* [To be done]: Go through the lines below and copy each one that holds the string "data".

* [Supplied information]:
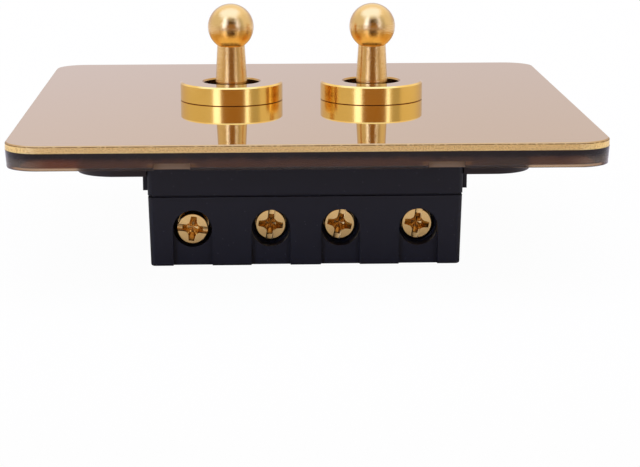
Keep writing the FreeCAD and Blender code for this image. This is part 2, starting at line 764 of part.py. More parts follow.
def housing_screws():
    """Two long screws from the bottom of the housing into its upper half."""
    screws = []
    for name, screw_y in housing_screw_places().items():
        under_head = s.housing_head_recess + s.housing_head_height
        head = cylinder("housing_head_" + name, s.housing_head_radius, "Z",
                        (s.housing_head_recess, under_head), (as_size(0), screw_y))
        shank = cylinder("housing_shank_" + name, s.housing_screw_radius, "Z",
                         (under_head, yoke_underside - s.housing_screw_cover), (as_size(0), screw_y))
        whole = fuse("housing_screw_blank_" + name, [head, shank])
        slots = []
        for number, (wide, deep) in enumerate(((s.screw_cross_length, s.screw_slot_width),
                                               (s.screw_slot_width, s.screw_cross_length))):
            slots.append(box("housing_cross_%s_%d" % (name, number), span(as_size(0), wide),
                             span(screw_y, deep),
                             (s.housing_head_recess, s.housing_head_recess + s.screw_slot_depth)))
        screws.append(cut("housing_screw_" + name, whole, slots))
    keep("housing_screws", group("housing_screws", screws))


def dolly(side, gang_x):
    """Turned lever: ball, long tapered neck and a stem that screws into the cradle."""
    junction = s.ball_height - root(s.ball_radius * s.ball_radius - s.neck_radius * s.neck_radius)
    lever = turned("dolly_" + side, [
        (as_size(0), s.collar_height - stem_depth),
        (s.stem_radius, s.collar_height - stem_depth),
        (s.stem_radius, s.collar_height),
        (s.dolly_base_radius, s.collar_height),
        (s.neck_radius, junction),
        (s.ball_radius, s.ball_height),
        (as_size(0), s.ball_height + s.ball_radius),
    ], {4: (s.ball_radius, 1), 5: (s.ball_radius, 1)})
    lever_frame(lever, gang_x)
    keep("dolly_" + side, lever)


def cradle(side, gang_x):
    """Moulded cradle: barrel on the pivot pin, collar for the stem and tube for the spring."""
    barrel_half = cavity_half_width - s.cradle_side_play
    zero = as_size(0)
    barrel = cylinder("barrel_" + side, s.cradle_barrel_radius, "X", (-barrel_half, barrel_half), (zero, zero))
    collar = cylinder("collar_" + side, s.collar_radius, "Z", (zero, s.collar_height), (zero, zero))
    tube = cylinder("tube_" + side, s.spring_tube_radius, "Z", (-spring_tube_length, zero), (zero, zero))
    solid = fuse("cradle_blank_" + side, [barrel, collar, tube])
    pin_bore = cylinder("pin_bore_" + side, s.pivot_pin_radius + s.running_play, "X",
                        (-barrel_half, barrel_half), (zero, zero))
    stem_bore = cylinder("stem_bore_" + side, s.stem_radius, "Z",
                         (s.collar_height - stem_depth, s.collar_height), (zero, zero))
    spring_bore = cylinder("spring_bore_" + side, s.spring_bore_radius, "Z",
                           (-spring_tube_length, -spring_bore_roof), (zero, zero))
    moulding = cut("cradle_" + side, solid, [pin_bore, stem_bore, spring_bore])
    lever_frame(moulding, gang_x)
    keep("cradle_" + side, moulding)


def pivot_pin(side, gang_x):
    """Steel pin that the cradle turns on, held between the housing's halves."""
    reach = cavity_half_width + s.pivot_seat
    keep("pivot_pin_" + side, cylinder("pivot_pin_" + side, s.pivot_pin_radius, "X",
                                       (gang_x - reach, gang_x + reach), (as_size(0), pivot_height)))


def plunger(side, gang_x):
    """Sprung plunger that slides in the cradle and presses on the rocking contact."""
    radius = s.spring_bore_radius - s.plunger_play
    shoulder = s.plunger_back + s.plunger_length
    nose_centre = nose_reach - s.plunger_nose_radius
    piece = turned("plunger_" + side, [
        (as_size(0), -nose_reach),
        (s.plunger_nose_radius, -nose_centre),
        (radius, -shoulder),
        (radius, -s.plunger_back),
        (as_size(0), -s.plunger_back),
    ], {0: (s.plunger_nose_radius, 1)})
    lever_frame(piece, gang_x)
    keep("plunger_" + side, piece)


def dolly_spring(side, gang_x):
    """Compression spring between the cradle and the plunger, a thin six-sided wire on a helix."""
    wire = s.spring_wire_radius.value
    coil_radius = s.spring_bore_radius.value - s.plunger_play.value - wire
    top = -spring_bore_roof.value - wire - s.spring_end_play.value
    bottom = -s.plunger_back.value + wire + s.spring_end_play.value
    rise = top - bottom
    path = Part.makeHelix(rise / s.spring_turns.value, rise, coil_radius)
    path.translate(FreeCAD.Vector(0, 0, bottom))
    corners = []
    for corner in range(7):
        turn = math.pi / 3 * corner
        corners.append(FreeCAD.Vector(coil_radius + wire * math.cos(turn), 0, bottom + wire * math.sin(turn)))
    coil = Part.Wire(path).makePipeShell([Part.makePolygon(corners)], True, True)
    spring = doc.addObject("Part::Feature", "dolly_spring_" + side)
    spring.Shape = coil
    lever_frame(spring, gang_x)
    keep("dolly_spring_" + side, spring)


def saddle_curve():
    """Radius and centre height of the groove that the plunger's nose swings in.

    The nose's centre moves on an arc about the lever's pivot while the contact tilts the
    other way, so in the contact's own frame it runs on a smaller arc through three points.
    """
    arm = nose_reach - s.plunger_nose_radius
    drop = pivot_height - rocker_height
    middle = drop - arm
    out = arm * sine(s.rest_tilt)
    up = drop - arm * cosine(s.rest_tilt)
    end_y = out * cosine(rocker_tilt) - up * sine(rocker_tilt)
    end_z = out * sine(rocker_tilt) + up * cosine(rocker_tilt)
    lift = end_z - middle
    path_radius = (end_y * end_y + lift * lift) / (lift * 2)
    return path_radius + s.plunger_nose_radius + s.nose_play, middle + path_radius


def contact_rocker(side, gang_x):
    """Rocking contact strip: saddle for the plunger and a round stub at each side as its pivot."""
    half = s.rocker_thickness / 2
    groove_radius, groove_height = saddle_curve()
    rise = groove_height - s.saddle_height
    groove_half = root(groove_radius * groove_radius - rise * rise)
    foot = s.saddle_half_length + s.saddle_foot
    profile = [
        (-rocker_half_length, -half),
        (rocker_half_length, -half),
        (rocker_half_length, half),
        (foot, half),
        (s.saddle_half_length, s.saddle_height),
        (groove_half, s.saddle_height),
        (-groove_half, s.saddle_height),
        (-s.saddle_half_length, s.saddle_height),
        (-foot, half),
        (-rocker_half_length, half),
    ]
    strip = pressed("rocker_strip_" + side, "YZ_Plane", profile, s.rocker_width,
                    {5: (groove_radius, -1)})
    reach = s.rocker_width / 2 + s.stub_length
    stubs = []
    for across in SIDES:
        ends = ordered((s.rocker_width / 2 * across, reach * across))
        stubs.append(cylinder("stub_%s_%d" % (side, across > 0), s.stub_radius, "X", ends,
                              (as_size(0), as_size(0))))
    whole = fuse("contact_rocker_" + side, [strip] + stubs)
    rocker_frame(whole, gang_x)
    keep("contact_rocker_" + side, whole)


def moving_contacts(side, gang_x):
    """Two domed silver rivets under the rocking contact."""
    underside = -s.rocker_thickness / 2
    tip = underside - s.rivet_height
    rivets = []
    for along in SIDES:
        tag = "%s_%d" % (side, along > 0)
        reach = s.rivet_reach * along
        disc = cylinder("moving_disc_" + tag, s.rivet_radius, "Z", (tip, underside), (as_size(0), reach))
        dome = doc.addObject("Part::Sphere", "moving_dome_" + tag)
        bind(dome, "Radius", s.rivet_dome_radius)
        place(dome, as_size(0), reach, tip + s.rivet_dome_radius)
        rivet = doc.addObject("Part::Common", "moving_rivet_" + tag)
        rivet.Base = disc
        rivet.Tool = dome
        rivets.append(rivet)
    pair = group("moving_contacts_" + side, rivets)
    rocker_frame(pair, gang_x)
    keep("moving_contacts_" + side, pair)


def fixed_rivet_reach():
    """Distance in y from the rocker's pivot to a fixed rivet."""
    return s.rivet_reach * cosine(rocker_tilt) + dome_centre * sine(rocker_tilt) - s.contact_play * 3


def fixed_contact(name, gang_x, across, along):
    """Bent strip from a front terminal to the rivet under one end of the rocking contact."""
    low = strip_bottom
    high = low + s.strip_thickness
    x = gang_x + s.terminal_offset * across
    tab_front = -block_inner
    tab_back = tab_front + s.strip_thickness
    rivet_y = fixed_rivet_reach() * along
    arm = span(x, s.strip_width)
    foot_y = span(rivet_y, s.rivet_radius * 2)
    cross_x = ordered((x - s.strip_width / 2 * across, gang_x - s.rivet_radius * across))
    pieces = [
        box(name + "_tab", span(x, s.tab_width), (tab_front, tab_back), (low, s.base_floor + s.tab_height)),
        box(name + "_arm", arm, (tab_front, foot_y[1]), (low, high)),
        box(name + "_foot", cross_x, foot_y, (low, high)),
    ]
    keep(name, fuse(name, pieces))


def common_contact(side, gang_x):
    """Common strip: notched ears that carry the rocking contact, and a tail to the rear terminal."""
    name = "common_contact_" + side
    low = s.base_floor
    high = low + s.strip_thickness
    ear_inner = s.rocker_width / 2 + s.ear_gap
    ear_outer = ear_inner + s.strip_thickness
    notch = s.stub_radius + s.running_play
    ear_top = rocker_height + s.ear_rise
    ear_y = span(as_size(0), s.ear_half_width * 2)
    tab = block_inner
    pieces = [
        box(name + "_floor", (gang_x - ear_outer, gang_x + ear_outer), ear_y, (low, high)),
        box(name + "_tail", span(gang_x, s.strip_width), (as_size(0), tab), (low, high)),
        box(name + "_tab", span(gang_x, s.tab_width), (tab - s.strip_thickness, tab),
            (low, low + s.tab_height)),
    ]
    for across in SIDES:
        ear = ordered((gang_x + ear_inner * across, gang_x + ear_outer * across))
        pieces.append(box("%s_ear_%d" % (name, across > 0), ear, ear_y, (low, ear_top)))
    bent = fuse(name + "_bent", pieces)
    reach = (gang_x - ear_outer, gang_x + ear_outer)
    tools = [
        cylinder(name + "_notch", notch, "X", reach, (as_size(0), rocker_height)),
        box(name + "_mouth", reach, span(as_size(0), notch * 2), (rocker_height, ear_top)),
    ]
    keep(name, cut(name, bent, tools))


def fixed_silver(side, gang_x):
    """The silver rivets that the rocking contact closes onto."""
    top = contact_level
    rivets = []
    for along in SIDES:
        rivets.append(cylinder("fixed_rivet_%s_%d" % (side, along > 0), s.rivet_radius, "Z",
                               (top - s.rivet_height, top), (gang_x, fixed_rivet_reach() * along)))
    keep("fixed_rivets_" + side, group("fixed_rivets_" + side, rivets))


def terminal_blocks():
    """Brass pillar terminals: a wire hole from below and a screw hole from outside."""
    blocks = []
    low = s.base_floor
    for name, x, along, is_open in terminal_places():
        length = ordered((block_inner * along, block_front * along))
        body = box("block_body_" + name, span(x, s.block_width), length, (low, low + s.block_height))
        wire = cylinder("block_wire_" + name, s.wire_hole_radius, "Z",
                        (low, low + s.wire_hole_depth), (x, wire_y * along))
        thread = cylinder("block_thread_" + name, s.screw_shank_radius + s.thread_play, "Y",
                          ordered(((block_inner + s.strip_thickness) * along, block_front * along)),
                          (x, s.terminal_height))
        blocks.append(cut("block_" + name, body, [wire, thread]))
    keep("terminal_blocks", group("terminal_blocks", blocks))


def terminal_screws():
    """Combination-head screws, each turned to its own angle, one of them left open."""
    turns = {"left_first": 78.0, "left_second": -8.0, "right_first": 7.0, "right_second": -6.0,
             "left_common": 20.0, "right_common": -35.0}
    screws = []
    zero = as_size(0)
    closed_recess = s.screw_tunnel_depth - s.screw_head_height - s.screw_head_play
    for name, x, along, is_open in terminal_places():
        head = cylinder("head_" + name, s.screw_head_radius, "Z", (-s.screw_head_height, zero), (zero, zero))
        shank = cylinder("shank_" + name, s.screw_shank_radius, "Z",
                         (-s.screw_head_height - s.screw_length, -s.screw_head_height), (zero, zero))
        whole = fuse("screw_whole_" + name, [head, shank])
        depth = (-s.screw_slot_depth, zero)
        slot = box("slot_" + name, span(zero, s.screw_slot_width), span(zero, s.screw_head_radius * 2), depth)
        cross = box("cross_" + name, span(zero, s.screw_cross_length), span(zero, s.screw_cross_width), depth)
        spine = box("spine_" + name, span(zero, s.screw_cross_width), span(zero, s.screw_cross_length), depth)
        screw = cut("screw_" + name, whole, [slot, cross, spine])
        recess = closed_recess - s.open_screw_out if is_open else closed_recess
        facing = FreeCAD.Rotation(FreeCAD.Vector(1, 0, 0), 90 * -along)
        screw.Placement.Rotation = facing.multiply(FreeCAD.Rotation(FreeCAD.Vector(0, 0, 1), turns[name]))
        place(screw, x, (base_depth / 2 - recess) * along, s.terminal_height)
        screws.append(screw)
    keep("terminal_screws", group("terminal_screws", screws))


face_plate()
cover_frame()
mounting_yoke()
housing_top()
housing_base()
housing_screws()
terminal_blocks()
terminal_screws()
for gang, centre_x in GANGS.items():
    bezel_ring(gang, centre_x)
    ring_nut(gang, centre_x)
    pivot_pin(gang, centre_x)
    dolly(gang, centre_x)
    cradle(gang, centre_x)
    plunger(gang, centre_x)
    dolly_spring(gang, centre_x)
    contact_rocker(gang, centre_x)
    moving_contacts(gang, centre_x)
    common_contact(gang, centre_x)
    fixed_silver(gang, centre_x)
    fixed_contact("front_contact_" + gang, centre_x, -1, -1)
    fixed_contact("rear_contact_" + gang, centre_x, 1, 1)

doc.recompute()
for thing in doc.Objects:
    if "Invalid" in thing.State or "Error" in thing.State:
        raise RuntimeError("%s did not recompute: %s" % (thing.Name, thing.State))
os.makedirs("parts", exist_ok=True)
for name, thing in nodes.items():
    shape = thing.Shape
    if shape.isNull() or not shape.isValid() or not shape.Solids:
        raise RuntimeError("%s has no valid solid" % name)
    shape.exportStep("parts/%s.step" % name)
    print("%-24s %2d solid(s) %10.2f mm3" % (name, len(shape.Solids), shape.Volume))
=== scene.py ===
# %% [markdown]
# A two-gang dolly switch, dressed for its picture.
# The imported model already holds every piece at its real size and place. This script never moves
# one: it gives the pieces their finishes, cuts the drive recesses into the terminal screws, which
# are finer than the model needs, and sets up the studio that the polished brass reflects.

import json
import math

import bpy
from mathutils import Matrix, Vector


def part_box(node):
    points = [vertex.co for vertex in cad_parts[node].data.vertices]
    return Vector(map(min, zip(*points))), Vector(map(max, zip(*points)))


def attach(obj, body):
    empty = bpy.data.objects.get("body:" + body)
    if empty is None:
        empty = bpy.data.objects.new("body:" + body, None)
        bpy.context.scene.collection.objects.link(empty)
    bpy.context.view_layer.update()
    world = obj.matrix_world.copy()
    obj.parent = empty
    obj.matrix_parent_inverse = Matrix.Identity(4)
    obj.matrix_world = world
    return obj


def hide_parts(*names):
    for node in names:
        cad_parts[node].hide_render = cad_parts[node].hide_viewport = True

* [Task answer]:
    points = [vertex.co for vertex in cad_parts[node].data.vertices]
    empty = bpy.data.objects.get("body:" + body)
        empty = bpy.data.objects.new("body:" + body, None)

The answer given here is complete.